Quote only the part that opens with the line containing "Write part 3" and closes with the line containing "board, [node], finish)". Keep both of those lines.

> _SUPPLIED RECORDS_:

***

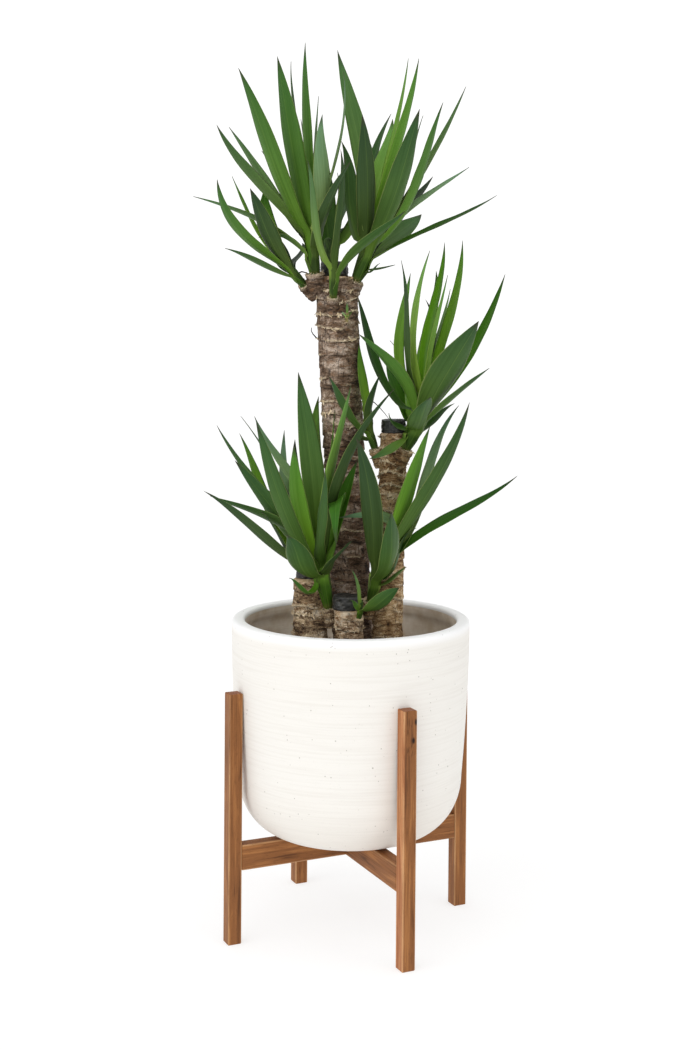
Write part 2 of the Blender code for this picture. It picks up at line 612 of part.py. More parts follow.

***

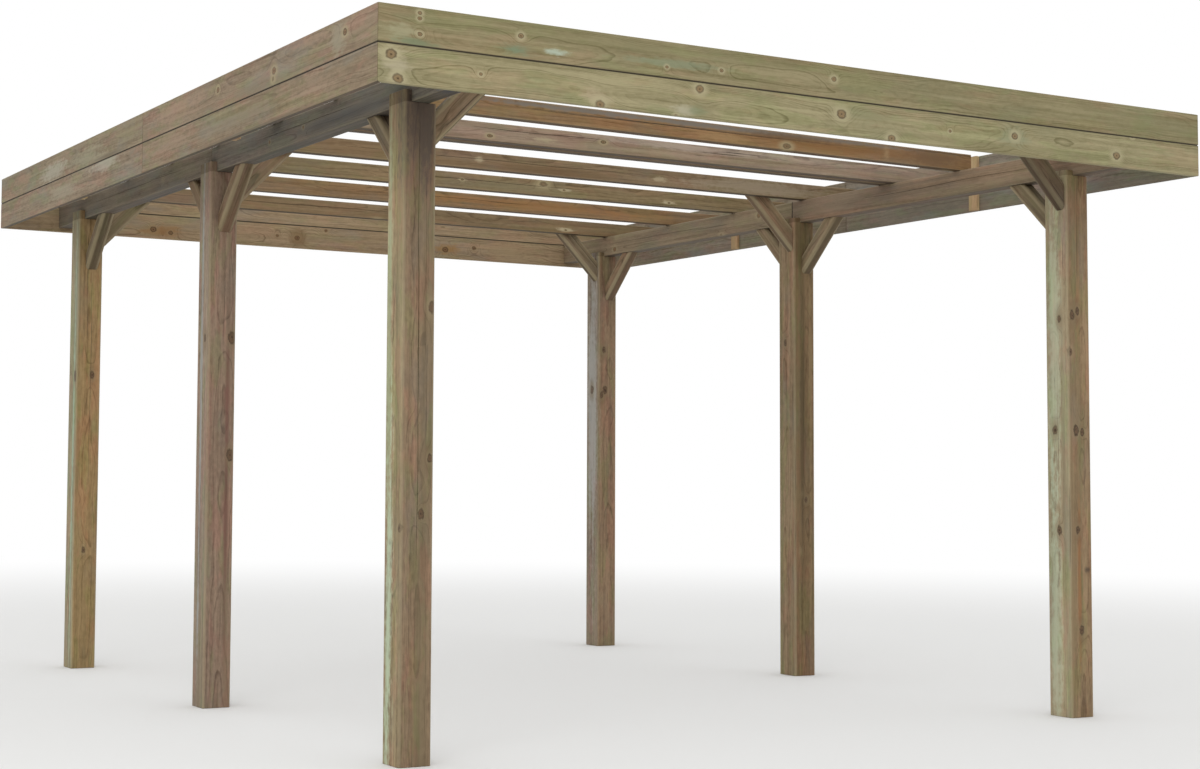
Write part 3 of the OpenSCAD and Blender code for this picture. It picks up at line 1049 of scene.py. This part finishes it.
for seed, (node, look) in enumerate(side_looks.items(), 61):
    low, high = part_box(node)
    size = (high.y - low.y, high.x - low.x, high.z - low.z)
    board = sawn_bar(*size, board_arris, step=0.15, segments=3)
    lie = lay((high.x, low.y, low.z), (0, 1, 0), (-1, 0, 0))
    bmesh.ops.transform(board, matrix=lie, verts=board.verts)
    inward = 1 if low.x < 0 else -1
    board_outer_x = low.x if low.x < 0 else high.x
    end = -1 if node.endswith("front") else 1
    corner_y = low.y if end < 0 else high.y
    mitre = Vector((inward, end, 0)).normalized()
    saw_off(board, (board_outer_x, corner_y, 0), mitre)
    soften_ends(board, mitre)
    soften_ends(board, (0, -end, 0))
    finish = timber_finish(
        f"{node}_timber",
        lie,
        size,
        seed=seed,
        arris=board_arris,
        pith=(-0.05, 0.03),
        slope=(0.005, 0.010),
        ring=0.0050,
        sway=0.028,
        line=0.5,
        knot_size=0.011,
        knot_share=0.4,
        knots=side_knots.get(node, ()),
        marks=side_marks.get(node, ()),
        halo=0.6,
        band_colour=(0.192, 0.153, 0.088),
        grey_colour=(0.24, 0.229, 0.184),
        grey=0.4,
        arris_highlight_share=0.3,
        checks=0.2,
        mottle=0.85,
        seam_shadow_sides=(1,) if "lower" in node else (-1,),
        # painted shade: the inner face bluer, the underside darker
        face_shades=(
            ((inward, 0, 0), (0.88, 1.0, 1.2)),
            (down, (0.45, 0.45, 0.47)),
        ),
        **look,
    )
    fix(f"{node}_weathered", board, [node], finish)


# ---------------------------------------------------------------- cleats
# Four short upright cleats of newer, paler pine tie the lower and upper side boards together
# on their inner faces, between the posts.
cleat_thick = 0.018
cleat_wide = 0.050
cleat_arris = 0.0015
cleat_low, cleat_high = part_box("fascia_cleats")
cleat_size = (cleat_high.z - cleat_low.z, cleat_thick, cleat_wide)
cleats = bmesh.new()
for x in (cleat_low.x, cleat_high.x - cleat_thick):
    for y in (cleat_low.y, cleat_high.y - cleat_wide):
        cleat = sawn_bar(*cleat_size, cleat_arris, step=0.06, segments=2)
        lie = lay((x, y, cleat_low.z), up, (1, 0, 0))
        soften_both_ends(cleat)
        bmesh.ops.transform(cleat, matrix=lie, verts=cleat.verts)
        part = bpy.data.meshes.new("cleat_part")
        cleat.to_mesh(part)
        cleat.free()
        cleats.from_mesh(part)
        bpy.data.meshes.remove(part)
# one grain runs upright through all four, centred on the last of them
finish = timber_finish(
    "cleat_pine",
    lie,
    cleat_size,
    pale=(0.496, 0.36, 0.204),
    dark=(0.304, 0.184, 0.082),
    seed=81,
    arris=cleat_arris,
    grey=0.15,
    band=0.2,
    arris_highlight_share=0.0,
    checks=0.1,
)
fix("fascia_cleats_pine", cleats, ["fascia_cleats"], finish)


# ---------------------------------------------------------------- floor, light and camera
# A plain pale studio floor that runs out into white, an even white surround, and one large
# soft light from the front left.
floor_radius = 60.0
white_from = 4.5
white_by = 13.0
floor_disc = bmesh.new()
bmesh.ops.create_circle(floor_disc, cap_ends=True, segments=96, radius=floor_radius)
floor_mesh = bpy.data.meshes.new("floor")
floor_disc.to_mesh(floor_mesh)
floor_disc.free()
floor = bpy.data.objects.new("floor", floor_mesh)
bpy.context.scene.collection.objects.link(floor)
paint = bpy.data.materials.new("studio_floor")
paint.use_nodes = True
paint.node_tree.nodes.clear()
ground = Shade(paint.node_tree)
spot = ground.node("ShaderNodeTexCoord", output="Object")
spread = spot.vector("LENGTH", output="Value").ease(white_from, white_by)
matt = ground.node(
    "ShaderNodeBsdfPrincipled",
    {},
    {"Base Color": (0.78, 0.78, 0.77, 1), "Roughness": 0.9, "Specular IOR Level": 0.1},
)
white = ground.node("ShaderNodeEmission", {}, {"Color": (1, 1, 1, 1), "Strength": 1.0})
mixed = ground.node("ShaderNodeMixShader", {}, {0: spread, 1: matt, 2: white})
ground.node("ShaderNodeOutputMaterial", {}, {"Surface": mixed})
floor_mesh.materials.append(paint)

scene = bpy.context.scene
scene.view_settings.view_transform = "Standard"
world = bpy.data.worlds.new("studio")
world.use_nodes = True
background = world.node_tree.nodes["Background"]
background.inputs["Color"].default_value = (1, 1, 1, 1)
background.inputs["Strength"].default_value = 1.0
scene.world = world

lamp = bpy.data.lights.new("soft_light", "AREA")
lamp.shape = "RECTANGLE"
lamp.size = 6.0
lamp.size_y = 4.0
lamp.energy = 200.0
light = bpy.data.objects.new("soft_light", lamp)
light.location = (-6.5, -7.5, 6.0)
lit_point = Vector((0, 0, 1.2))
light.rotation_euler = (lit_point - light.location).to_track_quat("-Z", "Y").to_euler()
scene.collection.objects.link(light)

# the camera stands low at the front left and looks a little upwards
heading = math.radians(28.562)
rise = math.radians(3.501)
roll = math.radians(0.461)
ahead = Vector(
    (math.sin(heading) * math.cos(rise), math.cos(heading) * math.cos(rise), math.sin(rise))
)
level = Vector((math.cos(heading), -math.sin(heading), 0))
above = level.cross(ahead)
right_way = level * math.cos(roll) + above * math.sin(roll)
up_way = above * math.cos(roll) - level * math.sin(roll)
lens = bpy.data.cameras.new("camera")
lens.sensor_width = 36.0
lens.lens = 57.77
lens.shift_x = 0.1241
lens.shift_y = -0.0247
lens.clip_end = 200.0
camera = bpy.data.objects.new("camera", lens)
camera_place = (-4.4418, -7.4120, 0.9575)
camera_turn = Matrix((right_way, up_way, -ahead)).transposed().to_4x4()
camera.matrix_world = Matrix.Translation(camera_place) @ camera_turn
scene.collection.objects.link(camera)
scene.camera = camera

***

> _ANSWER FOR THIS EXERCISE_:
Write part 3 of the OpenSCAD and Blender code for this picture. It picks up at line 1049 of scene.py. This part finishes it.
for seed, (node, look) in enumerate(side_looks.items(), 61):
    low, high = part_box(node)
    size = (high.y - low.y, high.x - low.x, high.z - low.z)
    board = sawn_bar(*size, board_arris, step=0.15, segments=3)
    lie = lay((high.x, low.y, low.z), (0, 1, 0), (-1, 0, 0))
    bmesh.ops.transform(board, matrix=lie, verts=board.verts)
    inward = 1 if low.x < 0 else -1
    board_outer_x = low.x if low.x < 0 else high.x
    end = -1 if node.endswith("front") else 1
    corner_y = low.y if end < 0 else high.y
    mitre = Vector((inward, end, 0)).normalized()
    saw_off(board, (board_outer_x, corner_y, 0), mitre)
    soften_ends(board, mitre)
    soften_ends(board, (0, -end, 0))
    finish = timber_finish(
        f"{node}_timber",
        lie,
        size,
        seed=seed,
        arris=board_arris,
        pith=(-0.05, 0.03),
        slope=(0.005, 0.010),
        ring=0.0050,
        sway=0.028,
        line=0.5,
        knot_size=0.011,
        knot_share=0.4,
        knots=side_knots.get(node, ()),
        marks=side_marks.get(node, ()),
        halo=0.6,
        band_colour=(0.192, 0.153, 0.088),
        grey_colour=(0.24, 0.229, 0.184),
        grey=0.4,
        arris_highlight_share=0.3,
        checks=0.2,
        mottle=0.85,
        seam_shadow_sides=(1,) if "lower" in node else (-1,),
        # painted shade: the inner face bluer, the underside darker
        face_shades=(
            ((inward, 0, 0), (0.88, 1.0, 1.2)),
            (down, (0.45, 0.45, 0.47)),
        ),
        **look,
    )
    fix(f"{node}_weathered", board, [node], finish)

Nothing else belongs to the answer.